Not that it doesn’t suck, but did everyone really think the industry was going to replace a $200/month cable subscription with $30 worth of streaming? Also consider streaming taking over theatre releases too.
It's also still only like less than 60 for five different services. And more then that is a little crazy. The average cable bill is like $83 and people who didn't have basic were paying like $200 as you said. If you wanted to buy all paid streaming services it would be ~$102 with ads, ~140 with ads. It's still cheaper and better than cable, that's why people haven't stopped paying.

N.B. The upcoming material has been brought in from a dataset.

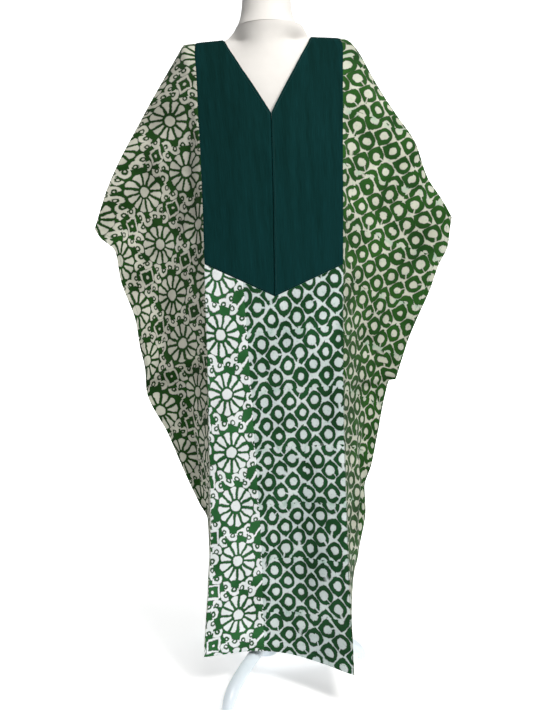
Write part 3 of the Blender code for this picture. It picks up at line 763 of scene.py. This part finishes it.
def ring_lattice(x, y, block, seed):
    """Every second column of rings: white outside the rings and in their holes."""
    wide = 2 * RING_COLUMNS
    column, row = (x / wide).floor(), ((y - RING_START) / RING_ROWS).floor()
    cx = x - (column + 0.5) * wide
    cy = y - RING_START - (row + 0.5) * RING_ROWS
    shape = white_noise(column, row + block * 5, 5.0 + seed)
    other = white_noise(column, row + block * 5, 6.0 + seed)
    grow = (shape - 0.5) * 0.0030
    cx, cy = cx + (other - 0.5) * 0.0022, cy + (shape - 0.5) * 0.0020
    r = length(cx, cy * (0.90 + shape * 0.1))
    corner = (cx.abs() + cy.abs()) * 0.72
    tip = (cx * -1.0 + cy * (1.6 - other * 3.2)).over(0.001)
    outer = mix(tip, r, r * 0.30 + corner * 0.70)
    smear = white_noise(column, row + block * 5, 9.0 + seed).over(0.88) * 0.0030
    hole = (RING_HOLE + grow * 0.8) - length(cx + grow, cy) - smear
    aim, swing = other * 2 - 1, shape * 2 - 1
    slit = (HALF_SLIT - (cx * swing - cy * aim).abs()).min(cx * aim + cy * swing)
    slit = slit.min((shape + other - 1.15) * 0.5)  # few rings have one
    return (outer - (RING_OUTER + grow)).max(hole).max(slit)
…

Yeah idk what people were thinking. Ads have ALWAYS been around, there were ads on radio, ads on TV and now ads on streaming. Facebook's entire revenue came from selling digital ad space, well not entirely true, 99.999999% of it was ad revenue, the rest were shareholders. YouTube is the one outlier though for some reason, they don't seem to care about people using adblockers, no idea where they're getting their revenue from
Over the past few months, I’ve canceled my subscriptions to Audible, Disney+, Netflix, and appleTV. I still have Amazon Prime since it’s an annual subscription, but that’s it. It’s been a surprise to realize how much pressure I was feeling to consume all this content and how freeing it felt to just get rid of it all. I have a lot of audiobooks I haven’t gotten around to listening, and books I haven’t read yet. I can still watch stuff on Amazon and ahem other places if I want. But really, there has to be more to life than just endlessly binging tv shows.